This program is currently only accepting a limited number of new students into the full-time and part-time program. Priority is given to those not already accepted or enrolled in an accredited nurse practitioner program. Students are admitted in the Winter semester only.
The University of Michigan-Flint’s School of Health Professions and Studies offers the Master of Science in Nursing (MSN), which provides the knowledge and skills necessary for advanced nursing practice in primary health care. As Advanced Practice Registered Nurses (APRNs) the graduates (1) make independent and collaborative health care decisions; (2) engage in clinical practice as expert clinicians who use theory and evidence-based practice to perform history and physical exams, interpret laboratory and diagnostic tests, treat common illnesses and injuries, prescribe medications (in accordance with state practice laws) and evaluate outcomes; (3) demonstrate leadership as consultants, educators, researchers and administrators; and (4) participate in legislative and professional activities to promote professional advancement and health related social policies.
Career opportunities for APRNs are continually expanding and include positions in hospitals, outpatient clinics, home health care agencies, schools, universities, industry, nursing homes, wellness centers, employee health programs, physicians’ office practices, community mental health agencies, public health agencies, acute care facilities and private practice.
The program prepares students for Family Nurse Practitioner (FNP) certification. As primary health care providers, FNP-certified APRNs provide nursing and medical services to individuals, families and groups, emphasizing health promotion and disease prevention across the life span. The FNP synthesizes theoretical, scientific and contemporary clinical knowledge in the management of acute and chronic diseases or treatment and wellness promotion of minor injuries. Services include, but are not limited to, history and physical examinations, ordering of appropriate diagnostic and laboratory tests, prescription of pharmacologic agents and treatments, and nonpharmacologic therapies. Teaching and counseling individuals, families and groups are major parts of a nurse practitioner’s activities. Family nurse practitioners work autonomously, as well as in collaboration with a variety of individuals, to diagnose and manage clients’ health care problems as well as to provide anticipatory guidance and developmental assessments for pediatric patients. Graduates are qualified to sit for the Family Nurse Practitioner certification examination.

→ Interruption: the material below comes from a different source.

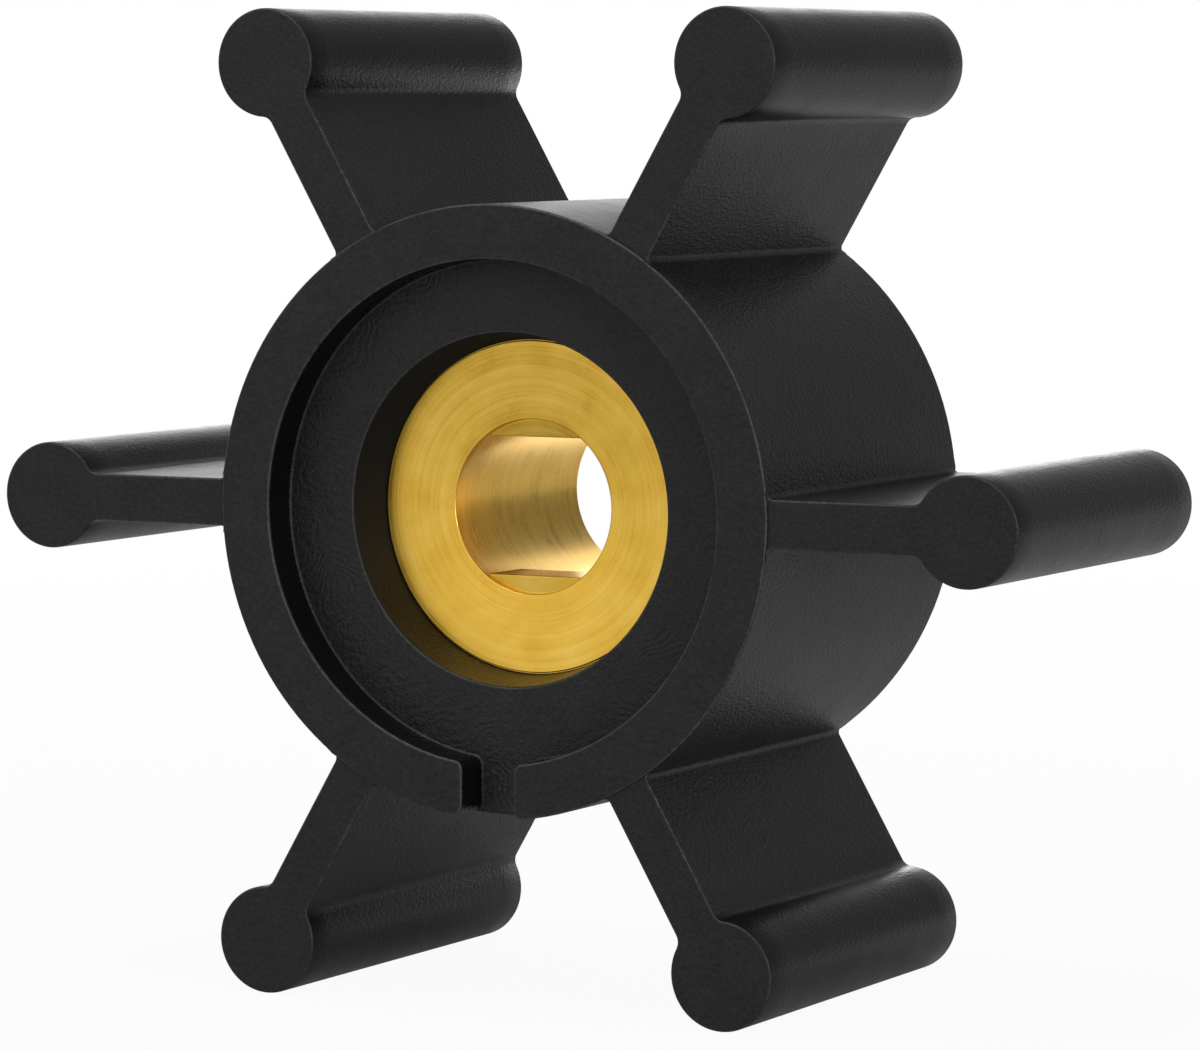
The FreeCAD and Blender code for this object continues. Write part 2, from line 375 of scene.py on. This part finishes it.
def drawn_wheel():
    """Draw the wheel flat as cells that meet: five plain sectors of the hub's rim, six vanes, and the sector
    with the notch. Half of each is drawn and mirrored."""
    sector = bmesh.new()
    cell(sector, (0, -hub_radius), [
        (0, 0, 30 - root_turn, 10),
        (0, 0, root_turn, root_steps),
        (recess_radius / 2, -recess_radius * math.sin(math.radians(60))),
        (0, 0, -30, 12),
    ])
    vane = bmesh.new()
    cell(vane, (hub_radius, 0), [
        (0, 0, root_turn, root_steps),
        (root_reach, root_height, 90 - root_turn, corner_steps),
        (neck_reach, web_half),
        (neck_reach, neck_height, 90 - neck_turn, corner_steps),
        (bulb_middle, 0, neck_turn - 180, 34),
    ])
    gap = bmesh.new()
    cell(gap, (notch_half, -inner_drop), [
        (notch_middle, -inner_drop, inner_turn - 90, corner_steps),
        (0, 0, 30 - inner_turn, 10),
        (hub_radius / 2, -hub_radius * math.sin(math.radians(60))),
        (0, 0, -root_turn, root_steps),
        (0, 0, root_turn + outer_turn - 30, 7),
        (notch_middle, -outer_drop, -90 - outer_turn, corner_steps),
    ])
    cell(gap, (0, -hub_radius), [
        (0, 0, outer_turn, 3),
        (notch_middle, -outer_drop, -90 - outer_turn, corner_steps),
        (notch_half, -inner_drop),
        (notch_middle, -inner_drop, inner_turn - 90, corner_steps),
        (0, 0, -inner_turn, 4),
    ])
    wheel = bmesh.new()
    halves = [
        (sector, "X", range(60, 360, 60)),
        (vane, "Z", range(0, 360, 60)),
        (gap, "X", [0]),
    ]
    for half, flip, turns in halves:
        everything = half.verts[:] + half.edges[:] + half.faces[:]
        bmesh.ops.mirror(half, geom=everything, matrix=Matrix.Identity(4), merge_dist=merge_gap, axis=flip)
        join(wheel, half, turns)
    bmesh.ops.remove_doubles(wheel, verts=wheel.verts[:], dist=merge_gap)
    return wheel


def raise_faces(bm, faces, shift):
    """Lift a region of faces with walls round it and take the faces under it away."""
    grow(bm, bmesh.ops.extrude_face_region(bm, geom=faces), shift)
    bmesh.ops.delete(bm, geom=[face for face in faces if face.is_valid], context="FACES")


def in_notch(face):
    """Tell whether a face is part of the notch's floor."""
    middle = face.calc_center_median()
    return abs(middle.x) < notch_half and -hub_radius < middle.z < -recess_radius


def half_wheel(notched):
    """Make the front half of the wheel, from the middle plane to the front, with or without the notch."""
    wheel = drawn_wheel()
    raise_faces(
        wheel, [face for face in wheel.faces if not (notched and in_notch(face))], recess_floor - vane_level,
    )
    # The hub's end stands a little proud of the vanes' ends.
    proud = [
        face for face in wheel.faces
        if all(vert.co.y < hair - vane_level for vert in face.verts)
        and face.calc_center_median().xz.length < hub_radius
    ]
    raise_faces(wheel, proud, vane_level - rim_level)
    free = [edge for edge in wheel.edges if edge.is_boundary]
    outside = [edge for edge in free if edge.verts[0].co.xz.length > (recess_radius + hub_radius) / 2]
    inside = [edge for edge in free if edge not in outside]
    grow(wheel, bmesh.ops.extrude_edge_only(wheel, edges=outside), recess_floor)
    # Across the recess floor, down the mouth, out to the edge of the insert and along it to the middle.
    way_in = [
        (0, mouth_radius / recess_radius),
        (recess_floor - seat_level, window_radius / mouth_radius),
        (0, insert_radius / window_radius),
        (seat_level, 1.0),
    ]
    for shift, stretch in way_in:
        inside = grow(wheel, bmesh.ops.extrude_edge_only(wheel, edges=inside), shift, stretch)
    return wheel


wheel = half_wheel(notched=True)
back_half = half_wheel(notched=False)
bmesh.ops.scale(back_half, vec=(1, -1, 1), verts=back_half.verts[:])
join(wheel, back_half)
bmesh.ops.remove_doubles(wheel, verts=wheel.verts[:], dist=merge_gap)
bmesh.ops.recalc_face_normals(wheel, faces=wheel.faces[:])


def under_notch(vert):
    """Tell whether a corner lies on the back rim, opposite the notch, where its outline isn't wanted."""
    return vert.co.y > rim_level - hair and vert.co.z < 0 and abs(vert.co.x) < notch_middle + notch_margin


flat = [edge for edge in wheel.edges if edge.calc_face_angle(1.0) < flat_turn]
needless = [edge for edge in flat if all(under_notch(vert) for vert in edge.verts)]
bmesh.ops.dissolve_edges(wheel, edges=needless)
steep = [edge for edge in wheel.edges if edge.calc_face_angle(0.0) > sharp_turn]
on_end = [edge for edge in steep if all(abs(vert.co.y) > vane_level - hair for vert in edge.verts)]
on_floor = [edge for edge in steep if all(abs(abs(vert.co.y) - recess_floor) < hair for vert in edge.verts)]
rounded = [edge for edge in on_end + on_floor if edge.is_convex]
coves = [edge for edge in on_floor if not edge.is_convex]
roundings = set(soften(wheel, rounded, edge_round))
# The corners of the roundings are marked for a lighter tone, partly wear and partly a painted highlight along
# the edges.
worn = wheel.verts.layers.float.new("worn")
for vert in {vert for face in roundings for vert in face.verts}:
    if all(face in roundings for face in vert.link_faces):
        vert[worn] = 1.0
soften(wheel, [edge for edge in coves if edge.is_valid], cove_round)
# The roundings at the notch's outer end push two corners out of the hub, so these are drawn back to it.
for vert in wheel.verts:
    reach = vert.co.xz.length
    if abs(vert.co.x) < notch_middle and vert.co.z < 0 and reach > hub_radius + hair:
        bmesh.ops.scale(wheel, vec=(hub_radius / reach, 1, hub_radius / reach), verts=[vert])

rubber, net, shader = start_finish("Moulded rubber", {"Specular IOR Level": 0.22})
spot, _, y, z, radius = survey(net)
depth = net.math("ABSOLUTE", y)
edge_wear_and_highlight = net.add("Attribute", {"attribute_name": "worn"}, output="Fac")

# Masks for the parts of the wheel that came out of the mould or wore differently, for the walls inside the
# hub, which get painted shade, and for the notch's floor, which gets painted light.
end_face = depth.beyond(vane_level - mask_blur, mask_blur)
in_hub = radius.within(hub_radius - mask_margin, mask_blur)
in_recess = in_hub * depth.within(recess_floor + 2 * floor_band, floor_band)
in_recess = in_recess * depth.beyond(recess_floor - floor_band, floor_blur)
plain = 1 - end_face - in_recess
painted_shade_walls = in_hub * plain
painted_light_on_notch_floor = radius.beyond(recess_radius + mask_margin, notch_blur) * in_recess
in_mouth = radius.within(mouth_radius + mask_margin, mask_margin)
on_bulb = radius.beyond(neck_start, bulb_blur) * plain

# The mould's fine grain, its dull speckle, the swirls where the rubber flowed together, and dust.
stretched = net.add("VectorMath", {"operation": "MULTIPLY"}, {0: spot, 1: (1.0, 0.5, 1.0)})
wrinkles = stretched.noise(scale=7500.0, detail=1.0)
speckle = spot.noise(scale=5200.0, detail=2.0)
flow = spot.noise(scale=380.0, detail=1.0)
swirls = net.math("SINE", flow * 90) * 0.15 + wrinkles
dust = spot.noise(scale=500.0, detail=4.0)

# The rubber's bloom and dust vary its tone at random. The walls inside the hub are painted much darker, a
# painted shade for the deep shade in the recesses, and the bulbs a little darker, a painted shade for their
# dim middles.
bloom_and_painted_shade = (dust * 0.3 + speckle * 0.7) * (1 - painted_shade_walls * 0.8 - on_bulb * 0.4)
# The rounded edges are lighter, partly wear and partly a painted highlight. The notch's floor is lighter, a
# painted light that lifts the shade between its walls. The recess floor and the ends are a little lighter.
scuffs_and_painted_light = edge_wear_and_highlight * 0.4 + in_recess * 0.14 + painted_light_on_notch_floor * 0.2 + end_face * 0.08
tone = net.add("ValToRGB", {"stops": rubber_tones}, {0: net.math("ADD", bloom_and_painted_shade, scuffs_and_painted_light, clamp=True)})
plug_in(tone, shader, "Base Color")
# The mouth's wall is glossy low down, where it mirrors the brass, and dull at the top.
mouth_dullness = in_mouth * (z * 55 + 0.47)
dullness = dust * 0.12 + speckle * 0.08 + 0.33 + edge_wear_and_highlight * 0.08 - painted_shade_walls * 0.15 - on_bulb * 0.08
plug_in(dullness + mouth_dullness, shader, "Roughness")
height = wrinkles * plain * (1 - on_bulb * 0.4) + speckle * end_face * 0.8 + swirls * in_recess
grain = net.add("Bump", inputs={"Height": height, "Strength": 1.0, "Distance": grain_depth})
plug_in(grain, shader, "Normal")
place(wheel, "rubber_wheel", rubber, "rubber_impeller")

# The stand is a plain white table under the wheel, in a pale room. A broad soft lamp hangs overhead, smaller
# ones stand to the side and behind, and two very small ones light the far end of the bore.
table_size = 0.3
table_level = cad_box[0][2]
paper_grey = (0.45, 0.45, 0.45, 1.0)
white = (1.0, 1.0, 1.0, 1.0)
table = bmesh.new()
bmesh.ops.create_grid(
    table, x_segments=1, y_segments=1, size=table_size, matrix=Matrix.Translation((0, 0, table_level)),
)
mesh = bpy.data.meshes.new("Table")
table.to_mesh(mesh)
table.free()
floor = bpy.data.objects.new("Table", mesh)
bpy.context.scene.collection.objects.link(floor)
paper, net, shader = start_finish("White paper", {"Base Color": paper_grey, "Roughness": 1.0})
mesh.materials.append(paper)


def ray_kinds(net):
    """Tell the camera's own rays, those that a surface mirrors and those that pass through one."""
    return (net.add("LightPath", output=f"Is {kind} Ray") for kind in ("Camera", "Glossy", "Transmission"))


# To the camera the paper shines white, most of all far out, and near the wheel it keeps a faint shadow.
seen, mirrored, through = ray_kinds(net)
glow = net.add("Emission", inputs={"Color": white, "Strength": 1.0})
lit = Signal(paper.node_tree, shader.outputs["BSDF"])
spot = net.add("TexCoord", output="Object")
far = net.add("VectorMath", {"operation": "LENGTH"}, {0: spot}, output="Value")
whiteness = net.math("MULTIPLY", far, 4.0, clamp=True) * 0.06 + 0.94
share = whiteness * net.math("ADD", seen + mirrored * 0.2, through, clamp=True)
blend = net.add("MixShader", inputs={0: share, 1: lit, 2: glow})
plug_in(blend, paper.node_tree.nodes["Material Output"], "Surface")

# The room is white to the camera and lights the wheel half as brightly. The part of it that lies behind the
# wheel is darker in mirrored rays, above and to the right, which gives the black rubber its deep tones.
room = bpy.data.worlds.new("Room")
room.use_nodes = True
bpy.context.scene.world = room
walls = room.node_tree.nodes["Background"]
walls.inputs["Color"].default_value = white
net = Signal(room.node_tree)
seen, mirrored, through = ray_kinds(net)
backdrop = net.math("ADD", seen + mirrored, through, clamp=True)
way = net.add("TexCoord", output="Generated")
right, back, up = (net.add("SeparateXYZ", inputs={0: way}, output=axis) for axis in "XYZ")
behind = net.math("MULTIPLY", back + 0.1, 2.5, clamp=True)
dim = net.math("ADD", right * 2.6 + up * 2.5, 0.15, clamp=True) * behind
plug_in(backdrop * 0.5 + 0.5 - mirrored * dim * 0.75, walls, "Strength")


def hang_lamp(name, location, size, power):
    """Hang a square soft lamp that shines at the wheel and is not seen itself."""
    lamp = bpy.data.lights.new(name, "AREA")
    lamp.size = size
    lamp.energy = power
    holder = bpy.data.objects.new(name, lamp)
    holder.location = location
    holder.rotation_mode = "QUATERNION"
    holder.rotation_quaternion = (-Vector(location)).to_track_quat("-Z", "Y")
    holder.visible_camera = False
    bpy.context.scene.collection.objects.link(holder)


hang_lamp("Overhead lamp", location=(-0.15, -0.15, 0.88), size=0.45, power=4.5)
hang_lamp("Side lamp", location=(0.9, -0.46, 0.14), size=0.3, power=3.4)
hang_lamp("Back lamp", location=(-0.42, 0.84, 0.16), size=0.3, power=0.8)
hang_lamp("Bore lamp", location=(-0.007, 0.036, 0.011), size=0.014, power=0.001)
hang_lamp("Low bore lamp", location=(-0.006, 0.036, -0.013), size=0.014, power=0.0008)

# The camera stands to the right of the shaft's line and a little above it. Its long lens looks at a point
# just under the middle of the bore.
target = Vector((0.355, 0.0, -1.2357)) * mm
distance = 265.5 * mm
azimuth = math.radians(27.129)
elevation = math.radians(4.445)
roll = math.radians(0.131)
toward_camera = Vector((
    math.sin(azimuth) * math.cos(elevation),
    -math.cos(azimuth) * math.cos(elevation),
    math.sin(elevation),
))
lens = bpy.data.cameras.new("Lens")
lens.lens = 169.76
lens.clip_start = 0.01
camera = bpy.data.objects.new("Camera", lens)
camera.location = target + toward_camera * distance
camera.rotation_mode = "QUATERNION"
upright = (-toward_camera).to_track_quat("-Z", "Y")
camera.rotation_quaternion = upright @ Matrix.Rotation(roll, 4, "Z").to_quaternion()
bpy.context.scene.collection.objects.link(camera)
bpy.context.scene.camera = camera
bpy.context.scene.view_settings.view_transform = "Standard"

Applicants must provide proof of the following requirements:
- A current unencumbered RN license in the United States
- A 3-credit college-level chemistry course with a minimum grade of C (2.0)
- A 3-credit college-level statistics with a minimum grade of C (2.0)
- One of the following:
- A Bachelor of Science in Nursing (BSN) degree from an accredited college or university with an overall undergraduate GPA of at least 3.2 on a 4.0 scale (3.5 for graduate work)
- A non-Nursing bachelor’s degree with a minimum GPA of at least 3.5 on a 4.0 scale in the last 60 post-secondary credits (if the ADN degree does not meet the 60-credit minimum, the ost recent 60 college-level credits will be considered)
- RN Nurse Practitioner certification with a minimum GPA of at least 3.5 on a 4.0 scale in the last 60 post-secondary credits (if the ADN degree does not meet the 60-credit minimum, the most recent 60 college-level credits will be considered)
Application for Admission
Applicants should check the Office of Graduate Programs website for application deadlines. Students are admitted for the Winter semester only.
Before applying, out-of-state students, or those who may relocate during the program, should contact the Department of Nursing to confirm that the University of Michigan-Flint is authorized to offer distance education in the student’s state of residence. The Department of Nursing, in conjunction with the Office of Extended Learning, will determine the University’s status in that state.
With the application for Graduate Admission, the following are required:
- Official transcripts from all colleges and universities attended
- A curriculum vitae or resume
- A copy of the current RN license
- A Professional Goal Statement
- Three completed recommendation forms
- A Supplemental Application to the MSN program
Students are accepted into the MSN program through a competitive admission process. Students must apply for the Part-Time or Full-Time curriculum at the time of application.
Accepted students who do not hold a BSN degree must apply and be admitted into the BSN completion program in order to complete the prerequisite courses listed below. All Prerequisite courses must be finished within two years of application. A deadline will be for prerequisite completion will be set for each accepted student.
Admission to the MSN program for these students will be confirmed as long as all prerequisite criteria have been met. The student will receive an official notification during the yearly admission process.
Up to nine (9) credits of graduate coursework completed at an accredited institution may be accepted for transfer or waiver. Transfers and waivers of credit are subject to the approval of the Graduate Student Affairs Committee and are made in accordance with the policies of the Graduate Program Committee.
Academic Rules and Regulations
See the School of Health Professions and Studies (SHPS) and Graduate Study sections of this Catalog for academic rules and regulations pertaining to graduate programs offered by the School.